My collectors have been a great help as I try to gather enough seed in to get away for the hike. Many thanks to them. James will be especially missed as he leaves this Saturday to head back to Montana for college. This has been his fourth year of helping out and his fingers move faster than they used to.

I plan to make another trip to down to the family date farm towards the middle or end of September. My dad hasn't gotten better but he has been mostly stable. The date harvest season is just beginning and he would love to be more involved with it. I have some seed to collect down that way if I can find spots to get it that haven't been burnt up. It appears that some of the sites have burned. More about that next time.

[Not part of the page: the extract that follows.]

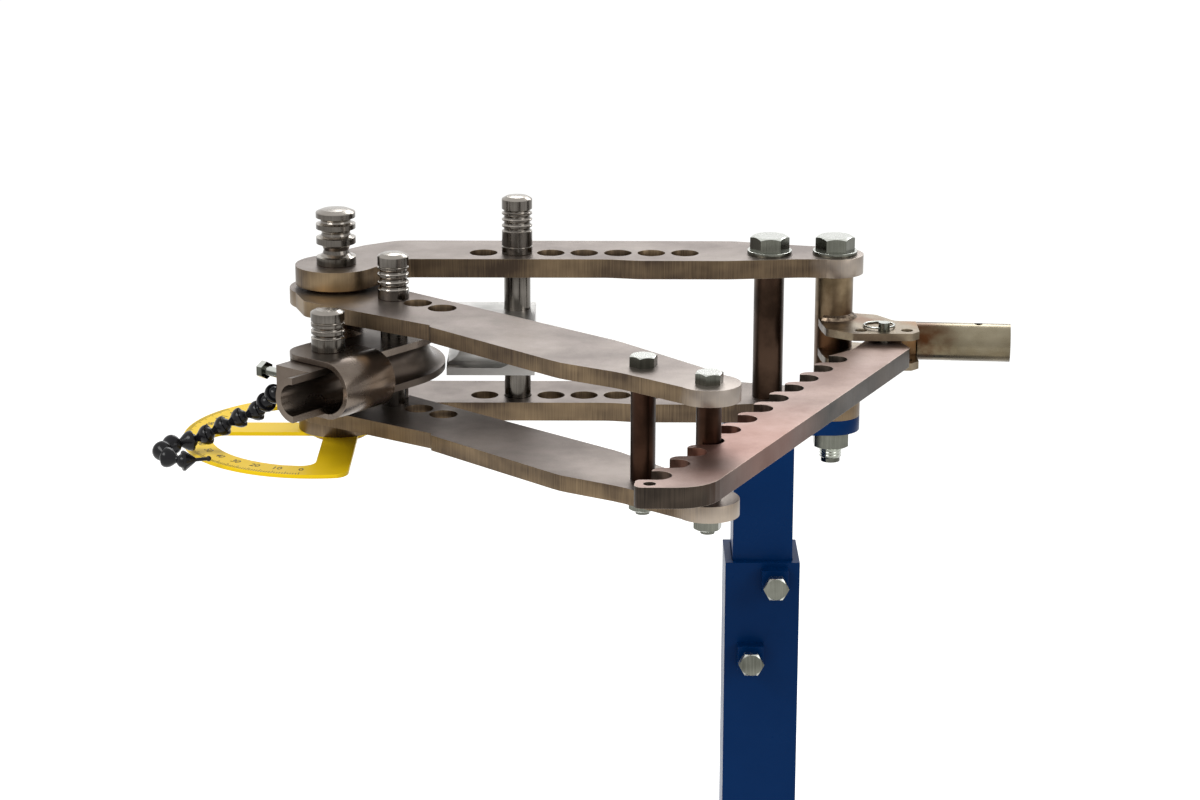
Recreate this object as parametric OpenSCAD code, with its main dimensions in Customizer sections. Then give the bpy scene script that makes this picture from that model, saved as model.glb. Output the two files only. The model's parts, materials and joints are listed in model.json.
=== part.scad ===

Let me know if you need anything.

Climb the mountains,


Climb the Mountains

Climb the mountains and get their good tidings. Nature’s peace will flow into you Like sunshine flows through the trees. And the storms will blow Their energy into you While cares drop off like autumn leaves.

Walk a trail and see where it leads to. New found places will welcome you Like mother glad you’ve come home. And wild birds will sing Exuberant songs to you. You’ll know this is where you belong.

Sleep under stars, see how they sparkle. Patterns will come clear to you. Like a mystery that’s solved. And the moon will rise. An owl will come visit you. You’ll wake rested with the dawn.

Float the rivers, feel how they ripple. The strong current will carry you Like a cloud blown across the sky. And the ocean will roar As gulls glide over you While you walk along the shore.

Sit in the desert, view the horizon. Mourning doves will call out to you Like friends saying, “Over here.” And the breeze will blow Spring flower scents to you While you lift your eyes to the hills. While you lift your eyes to the hills.